Unless you live under a rock (you know, without internet), it's impossible to ignore the inspiring movement that's been sparked by a handful of women who suffer from rare skin conditions. Instead of hiding their symptoms from the world, these five women are celebrating their natural beauty, spreading awareness, and bringing a whole new meaning to #NoMakeup selfies in the process.
From "undateable" to internet sensation: The 23-year-old British artist posted a few selfies on Imgur, which have already gone viral and received multitudes of comments in praise of her bravery. Harford said she was once scouted for the reality shows Undateables and Too Ugly For Love? but declined because she would rather people with birthmarks accept themselves and "see themselves differently."
"I'm absolutely not self conscious about it at all," she wrote on Imgur. "I actually like it a lot."
After concealing a scar on her torso —the result of undergoing four open-heart surgeries—for years, this Reddit user decided to celebrate it by wearing a two-piece swimsuit to the beach. "I am so proud that I finally felt confident enough to wear a bikini instead of hiding my scar," she wrote.
For over a decade, 24-year-old Lanuzza has suffered from psoriasis, a skin condition that causes red, raised patches to cover 97% of her body.
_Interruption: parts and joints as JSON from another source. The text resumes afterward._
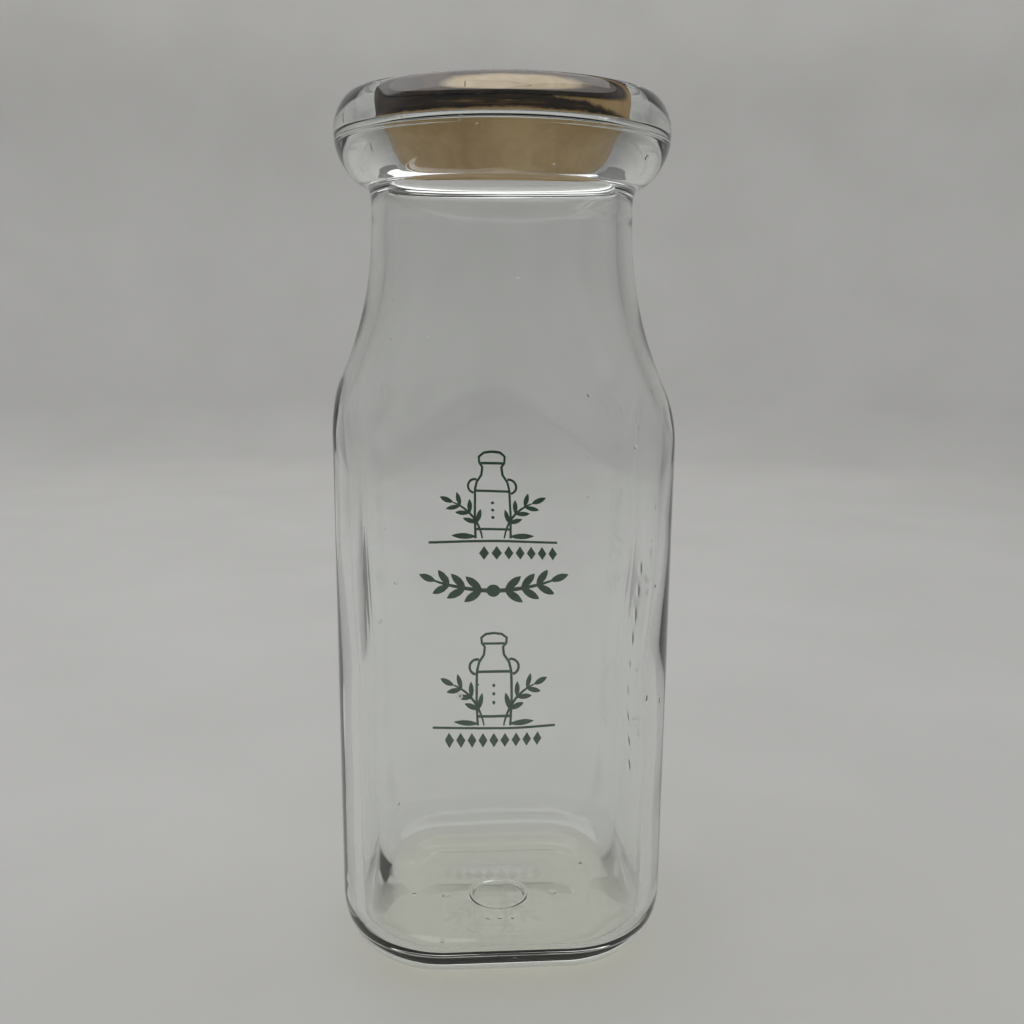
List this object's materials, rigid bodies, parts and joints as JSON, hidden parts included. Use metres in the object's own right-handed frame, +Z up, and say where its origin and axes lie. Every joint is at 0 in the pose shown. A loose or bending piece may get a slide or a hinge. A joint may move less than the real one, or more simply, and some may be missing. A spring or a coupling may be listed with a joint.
{
  "type": "glass milk bottle",
  "caption": "Clear square-bodied half-pint glass milk bottle with a round shoulder, thick rim, green enamel artwork on its back panel and a plug cap with a pull tab.",
  "frame": {"origin": "centre of the base, on the surface the bottle stands on", "axes": "+Z up the bottle, +Y out of the printed back panel, +X out of the right-hand side panel when the unprinted front is faced"},
  "size_m": [0.0572, 0.0572, 0.147],
  "materials": {
    "clear_glass": "polished",
    "green_enamel": "gloss",
    "kraft_board": "matte",
    "cream_paper": "waxed satin"
  },
  "bodies": {
    "bottle": {"glass_bottle": "clear_glass", "print_upper_churn": "green_enamel", "print_upper_rule": "green_enamel", "print_upper_beads": "green_enamel", "print_leaf_garland": "green_enamel", "print_lower_churn": "green_enamel", "print_lower_rule": "green_enamel", "print_lower_beads": "green_enamel"},
    "cap": {"cap_board": "kraft_board", "cap_top_paper": "cream_paper"},
    "pull_tab": {"cap_pull_tab": "cream_paper"}
  },
  "joints": [
    {"name": "cap_lift", "type": "slide", "parent": "bottle", "child": "cap", "axis": [0, 0, 1], "range_m": [0, 0.045]},
    {"name": "tab_fold", "type": "hinge", "parent": "cap", "child": "pull_tab", "pos_m": [0, -0.013, 0.1438], "axis": [1, 0, 0], "range_deg": [0, 100]}
  ]
}
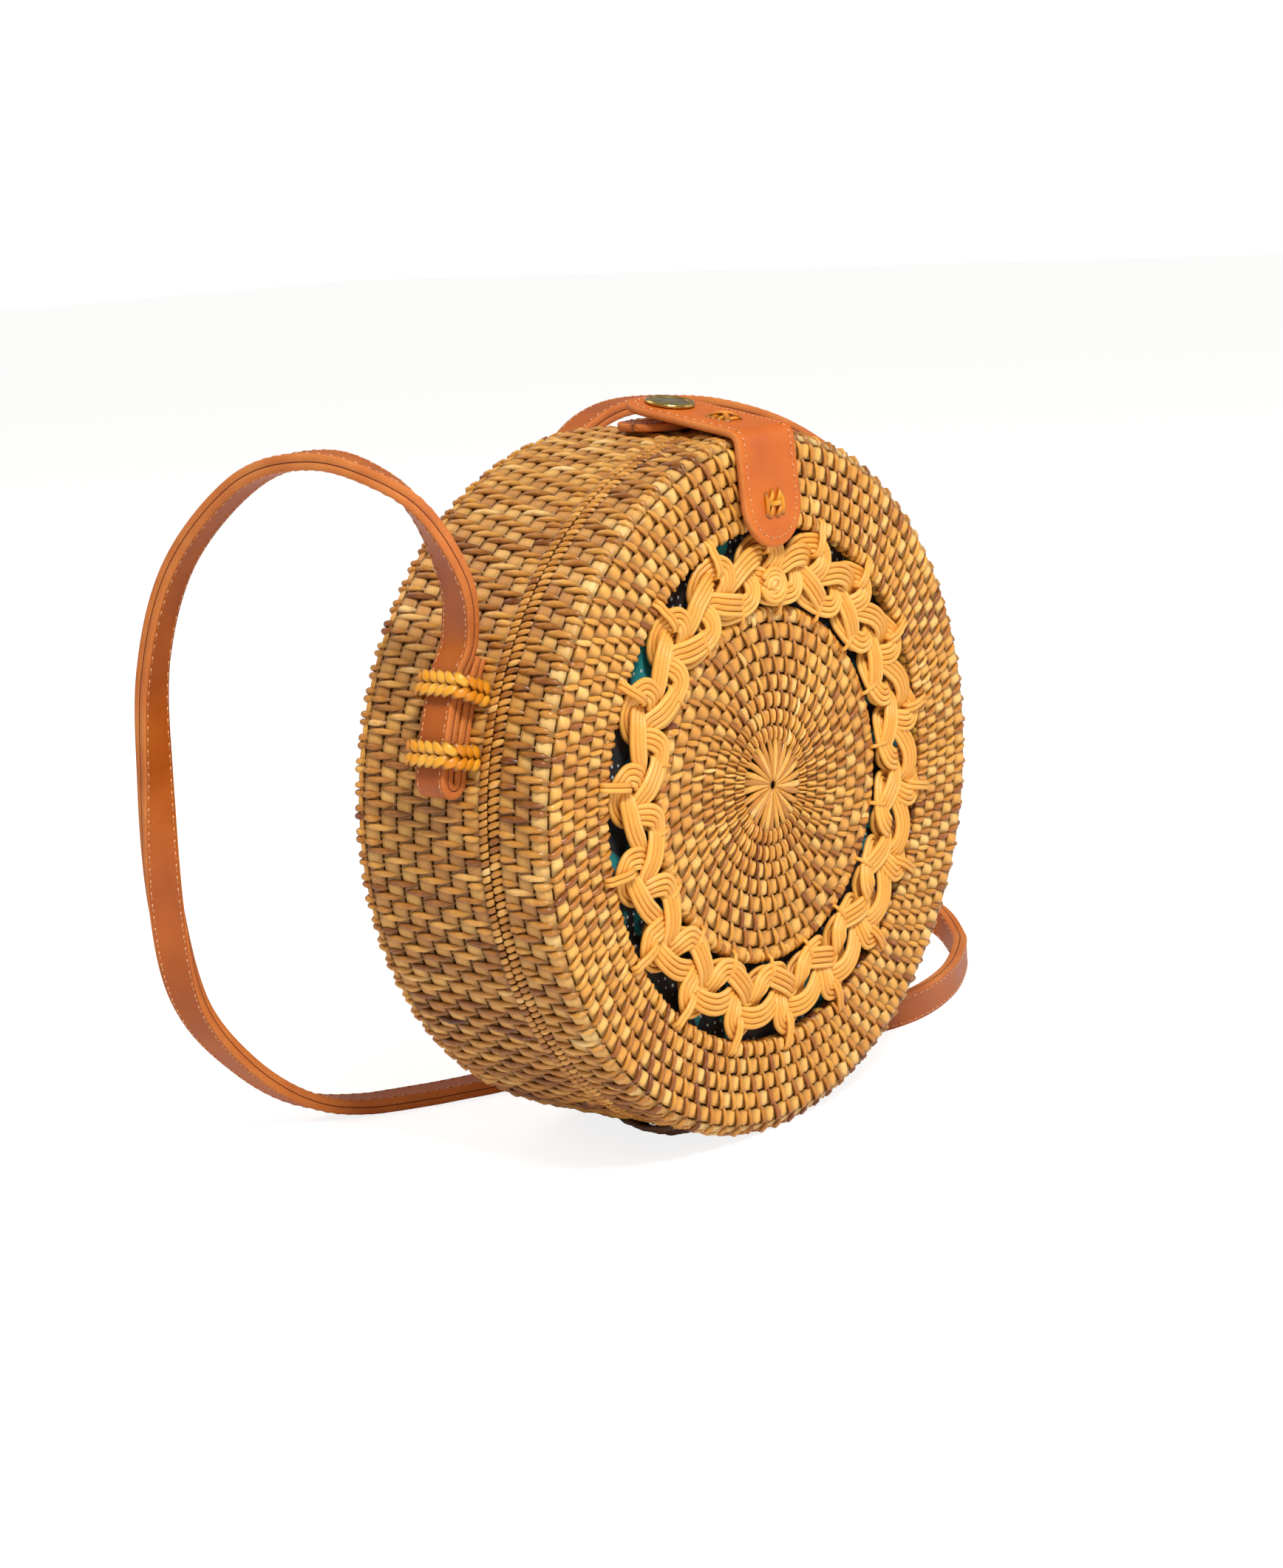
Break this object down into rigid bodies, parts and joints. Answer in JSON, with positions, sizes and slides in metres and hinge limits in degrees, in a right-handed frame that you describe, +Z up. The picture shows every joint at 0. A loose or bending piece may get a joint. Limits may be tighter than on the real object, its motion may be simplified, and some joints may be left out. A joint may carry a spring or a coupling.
{
  "type": "braided crossbody bag",
  "caption": "Round stiff woven rattan shoulder bag with a hinged lid, a braid ring in its front, a snap closure and a long leather strap.",
  "frame": {"origin": "lowest line of the drum, half way through its depth, on the bag's centre plane", "axes": "+Z up, -Y towards the woven front with the braid, +X to the right seen from the front"},
  "size_m": [0.3143, 0.151, 0.211],
  "materials": {
    "back_panel": "split rattan, woven and smoked, satin",
    "body_wall": "split rattan, woven and smoked, satin",
    "body_mouth_hoop": "peeled rattan cane, satin",
    "lining_body": "plain woven cotton print, matt",
    "strap": "smooth tan leather, satin",
    "strap_tie_left_upper": "waxed rattan strip, glossy",
    "strap_tie_left_lower": "waxed rattan strip, glossy",
    "strap_tie_right_upper": "waxed rattan strip, glossy",
    "strap_tie_right_lower": "waxed rattan strip, glossy",
    "base_tab": "smooth tan leather, satin",
    "base_tab_stitch": "waxed rattan strip, glossy",
    "snap_stud": "antique brass, polished rim",
    "stud_washer": "antique brass, polished rim",
    "hinge_left_body_leaf": "dark rattan strip, satin",
    "hinge_right_body_leaf": "dark rattan strip, satin",
    "lid_face_ring": "split rattan, woven and smoked, satin",
    "lid_wall": "split rattan, woven and smoked, satin",
    "lid_mouth_hoop": "peeled rattan cane, satin",
    "face_rim_wrap": "peeled rattan cane, satin",
    "disc_rim_wrap": "peeled rattan cane, satin",
    "centre_disc": "split rattan, woven and smoked, satin",
    "braid_strand_a": "peeled rattan cane, satin",
    "braid_strand_b": "peeled rattan cane, satin",
    "braid_strand_c": "peeled rattan cane, satin",
    "lining_lid_face": "plain woven cotton print, matt",
    "lining_lid_wall": "plain woven cotton print, matt",
    "closure_strap": "smooth tan leather, satin",
    "closure_top_stitch": "waxed rattan strip, glossy",
    "closure_front_stitch": "waxed rattan strip, glossy",
    "hinge_left_lid_leaf": "dark rattan strip, satin",
    "hinge_right_lid_leaf": "dark rattan strip, satin",
    "closure_flap": "smooth tan leather, satin",
    "snap_cap": "antique brass, polished rim",
    "snap_socket": "antique brass, polished rim"
  },
  "bodies": {
    "body": {"back_panel": "back_panel", "body_wall": "body_wall", "body_mouth_hoop": "body_mouth_hoop", "lining_body": "lining_body", "strap": "strap", "strap_tie_left_upper": "strap_tie_left_upper", "strap_tie_left_lower": "strap_tie_left_lower", "strap_tie_right_upper": "strap_tie_right_upper", "strap_tie_right_lower": "strap_tie_right_lower", "base_tab": "base_tab", "base_tab_stitch": "base_tab_stitch", "snap_stud": "snap_stud", "stud_washer": "stud_washer", "hinge_left_body_leaf": "hinge_left_body_leaf", "hinge_right_body_leaf": "hinge_right_body_leaf"},
    "lid": {"lid_face_ring": "lid_face_ring", "lid_wall": "lid_wall", "lid_mouth_hoop": "lid_mouth_hoop", "face_rim_wrap": "face_rim_wrap", "disc_rim_wrap": "disc_rim_wrap", "centre_disc": "centre_disc", "braid_strand_a": "braid_strand_a", "braid_strand_b": "braid_strand_b", "braid_strand_c": "braid_strand_c", "lining_lid_face": "lining_lid_face", "lining_lid_wall": "lining_lid_wall", "closure_strap": "closure_strap", "closure_top_stitch": "closure_top_stitch", "closure_front_stitch": "closure_front_stitch", "hinge_left_lid_leaf": "hinge_left_lid_leaf", "hinge_right_lid_leaf": "hinge_right_lid_leaf"},
    "flap": {"closure_flap": "closure_flap", "snap_cap": "snap_cap", "snap_socket": "snap_socket"}
  },
  "joints": [
    {"name": "lid_hinge", "type": "hinge", "parent": "body", "child": "lid", "pos_m": [0, -0.015, -0.0003], "axis": [1, 0, 0], "range_deg": [0, 110]},
    {"name": "flap_hinge", "type": "hinge", "parent": "lid", "child": "flap", "pos_m": [0, -0.01669, 0.20623], "axis": [1, 0, 0], "range_deg": [0, 110]}
  ]
}
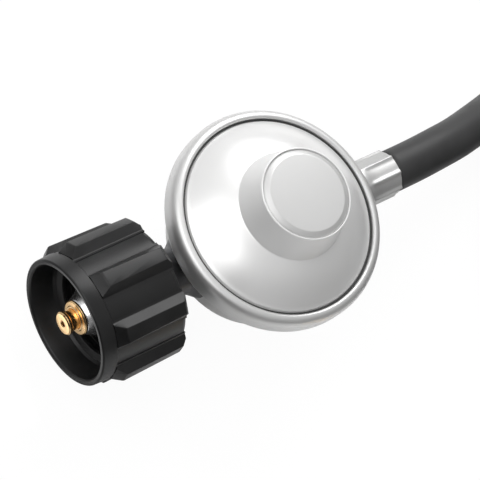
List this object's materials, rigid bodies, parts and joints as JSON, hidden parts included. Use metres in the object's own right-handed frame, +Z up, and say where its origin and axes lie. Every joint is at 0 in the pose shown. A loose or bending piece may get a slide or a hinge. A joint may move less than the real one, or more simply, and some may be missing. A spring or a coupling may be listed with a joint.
{
  "type": "propane regulator hose",
  "caption": "Low-pressure gas regulator with a hand-tightened plastic cylinder nut and a brass probe, and a black rubber hose put away in a tied coil with a flare nut on its far end.",
  "frame": {"origin": "middle of the regulator's box without its hose, on the plane that it lies on", "axes": "+X from the cylinder nut to the hose's exit, +Z up along the diaphragm axis, +Y completes a right-handed frame"},
  "size_m": [0.3196, 0.1916, 0.063],
  "materials": {
    "cast_body": "satin, lightly brushed rim",
    "spun_bonnet": "satin turned metal",
    "cap_metal": "flat satin",
    "nut_plastic": "moulded black, slight sheen",
    "bushing_plastic": "moulded black",
    "screw_plastic": "moulded grey",
    "brass": "machined",
    "fitting_brass": "machined",
    "plated_nipple": "bright turned plating",
    "steel": "zinc plated",
    "spring_steel": "drawn wire",
    "soft_rubber": "moulded nitrile",
    "hose_rubber": "smooth extruded cover",
    "ferrule_metal": "crimped, satin",
    "tie_nylon": "natural nylon"
  },
  "bodies": {
    "regulator": {"body_casting": "cast_body", "bonnet": "spun_bonnet", "cap": "cap_metal", "adjusting_screw": "screw_plastic", "vent_screen": "steel", "main_spring": "spring_steel", "diaphragm": "soft_rubber", "lever_pin": "steel", "lever_bracket": "steel", "bracket_screws": "steel", "orifice": "brass", "inlet_nipple": "plated_nipple", "probe_guide": "brass", "probe_spring": "spring_steel", "hose_barb": "fitting_brass", "crimp_ferrule": "ferrule_metal", "hose_grip": "hose_rubber", "hose_run": "hose_rubber", "hose_coil": "hose_rubber", "coil_ties": "tie_nylon", "hose_tail": "hose_rubber", "end_ferrule": "ferrule_metal", "end_grip": "hose_rubber", "end_stem": "fitting_brass"},
    "diaphragm_stack": {"diaphragm_plate": "steel", "diaphragm_post": "brass"},
    "lever": {"lever": "steel"},
    "valve": {"valve_carriage": "brass", "valve_pad": "soft_rubber"},
    "probe": {"probe": "brass"},
    "thermal_bushing": {"thermal_bushing": "bushing_plastic"},
    "coupling_nut": {"coupling_nut": "nut_plastic"},
    "flare_nut": {"flare_nut": "fitting_brass"}
  },
  "joints": [
    {"name": "nut_slide", "type": "slide", "parent": "regulator", "child": "thermal_bushing", "axis": [1, 0, 0], "range_m": [0, 0.005]},
    {"name": "nut_spin", "type": "hinge", "parent": "thermal_bushing", "child": "coupling_nut", "pos_m": [-0.045, 0, 0.02381], "axis": [1, 0, 0], "continuous": true},
    {"name": "probe_push", "type": "slide", "parent": "regulator", "child": "probe", "axis": [1, 0, 0], "range_m": [0, 0.0025], "stiffness_N_per_m": 400, "springref_m": -0.003, "deforming": ["probe_spring"]},
    {"name": "diaphragm_lift", "type": "slide", "parent": "regulator", "child": "diaphragm_stack", "axis": [0, 0, 1], "range_m": [0, 0.0016], "stiffness_N_per_m": 1500, "springref_m": -0.004, "deforming": ["main_spring", "diaphragm"]},
    {"name": "lever_swing", "type": "hinge", "parent": "regulator", "child": "lever", "pos_m": [0.00115, 0, 0.01931], "axis": [0, -1, 0], "range_deg": [0, 10.42]},
    {"name": "valve_slide", "type": "slide", "parent": "regulator", "child": "valve", "axis": [-1, 0, 0], "range_m": [0, 0.00082]},
    {"name": "flare_nut_spin", "type": "hinge", "parent": "regulator", "child": "flare_nut", "pos_m": [0.044, -0.14353, 0.00953], "axis": [1, 0, 0], "continuous": true}
  ],
  "couplings": [
    {"joint": "lever_swing", "follows": "diaphragm_lift", "rad_per_m": 113.64},
    {"joint": "valve_slide", "follows": "diaphragm_lift", "ratio": 0.51136}
  ]
}
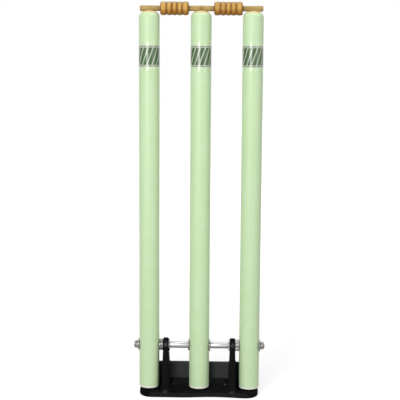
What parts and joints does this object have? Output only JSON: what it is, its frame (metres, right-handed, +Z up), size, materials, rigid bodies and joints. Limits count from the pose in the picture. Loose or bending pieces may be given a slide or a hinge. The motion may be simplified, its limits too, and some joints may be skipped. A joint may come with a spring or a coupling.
{
  "type": "spring-back cricket stumps",
  "caption": "Round wooden stumps on a steel pivot rod, sprung upright on a heavy cast base, with loose turned bails across their grooved tops.",
  "frame": {"origin": "on the ground, under the middle stump's axis", "axes": "+X to the viewer's right along the rod, +Y away from the viewer, towards the springs, +Z up along the stumps"},
  "size_m": [0.2496, 0.13, 0.7408],
  "materials": {
    "painted_wood": "pale green satin paint on turned ash, bare at the crown and round the foot",
    "turned_wood": "varnished turned hardwood with darker lines burnt between the beads",
    "black_casting": "sand-cast iron under satin black paint",
    "zinc_steel": "bright zinc plate",
    "spring_steel": "drawn spring wire",
    "printed_film": "thin printed film with a plain striped band"
  },
  "bodies": {
    "base": {"base_casting": "black_casting", "pivot_rod": "zinc_steel", "return_spring_left": "spring_steel", "anchor_bolt_left": "zinc_steel", "anchor_nut_left": "zinc_steel", "return_spring_middle": "spring_steel", "anchor_bolt_middle": "zinc_steel", "anchor_nut_middle": "zinc_steel", "return_spring_right": "spring_steel", "anchor_bolt_right": "zinc_steel", "anchor_nut_right": "zinc_steel", "middle_washer_left": "zinc_steel", "spacer_left": "zinc_steel", "eye_washer_left": "zinc_steel", "stack_washer_left_1": "zinc_steel", "stack_washer_left_2": "zinc_steel", "stack_washer_left_3": "zinc_steel", "outer_washer_left": "zinc_steel", "rod_nut_left": "zinc_steel", "middle_washer_right": "zinc_steel", "spacer_right": "zinc_steel", "eye_washer_right": "zinc_steel", "stack_washer_right_1": "zinc_steel", "stack_washer_right_2": "zinc_steel", "stack_washer_right_3": "zinc_steel", "outer_washer_right": "zinc_steel", "rod_nut_right": "zinc_steel"},
    "stump_left": {"stump_left": "painted_wood", "screw_eye_left": "zinc_steel"},
    "stump_middle": {"stump_middle": "painted_wood", "screw_eye_middle": "zinc_steel"},
    "stump_right": {"stump_right": "painted_wood", "screw_eye_right": "zinc_steel"},
    "bail_left": {"bail_left": "turned_wood"},
    "bail_right": {"bail_right": "turned_wood"}
  },
  "joints": [
    {"name": "stump_left_tilt", "type": "hinge", "parent": "base", "child": "stump_left", "pos_m": [0, 0, 0.0955], "axis": [-1, 0, 0], "range_deg": [0, 60], "stiffness_Nm_per_rad": 3, "springref_deg": -28.65, "deforming": ["return_spring_left"]},
    {"name": "stump_middle_tilt", "type": "hinge", "parent": "base", "child": "stump_middle", "pos_m": [0, 0, 0.0955], "axis": [-1, 0, 0], "range_deg": [0, 60], "stiffness_Nm_per_rad": 3, "springref_deg": -28.65, "deforming": ["return_spring_middle"]},
    {"name": "stump_right_tilt", "type": "hinge", "parent": "base", "child": "stump_right", "pos_m": [0, 0, 0.0955], "axis": [-1, 0, 0], "range_deg": [0, 60], "stiffness_Nm_per_rad": 3, "springref_deg": -28.65, "deforming": ["return_spring_right"]},
    {"name": "bail_left_lift", "type": "slide", "parent": "stump_left", "child": "bail_left", "axis": [0, 0, 1], "range_m": [0, 0.06]},
    {"name": "bail_right_lift", "type": "slide", "parent": "stump_right", "child": "bail_right", "axis": [0, 0, 1], "range_m": [0, 0.06]}
  ]
}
While it was hard to come to terms with at first, she now views it as a blessing in disguise. "After all these years I finally have confidence in my own skin I want to show other women that their 'abnormalities' could be their strengths," she told the Daily Mail.
Revitalizing the supermodel landscape as we know it, 21-year-old Harlow has vitiligo, a disease that causes the loss of skin color on portions of the skin. As a teenager, Harlow was serendipitously spotted by Tyra Banks, who encouraged her to audition for America's Next Top Model. She did—and placed sixth. Since then, she has starred in numerous fashion campaigns, magazine spreads, and Eminem and Sia's music video for "Guts Over Fear."
After 30 years of concealing her face from the world, writer Goodman-Helfand took off her makeup and shared an eye-opening, bare-faced selfie that showcases her symptoms of scleroderma, a rare autoimmune disease that causes a hardening of the skin. When Facebook refused to post the photo due to "negative feedback," the internet fought back, and an awareness campaign, #SclerodermaSelfies, was launched. To learn more about how you can participate in the initiative, visit Goodman-Helfand's blog Comfortable In My Thick Skin.
Thomas, 22, suffers from Harlequin Ichthyosism, a rare genetic condition that leaves her skin raw, thick, scale-like, and prone to infection. Despite the hurdles of her condition, Thomas has dedicated her time to speaking at schools, raising awareness about living with a "visible difference" and discouraging bullying.
For 17 years, 24-year-old Posteraro wore thick makeup on her body to cover up the pale patches on her skin caused by vitiligo. Fed up with feeling like she has to explain her condition to onlookers, she had "It's called vitiligo," tattooed on her arms. "[I decided] to answer the questions in their heads and give them something to actually stare at," she explained.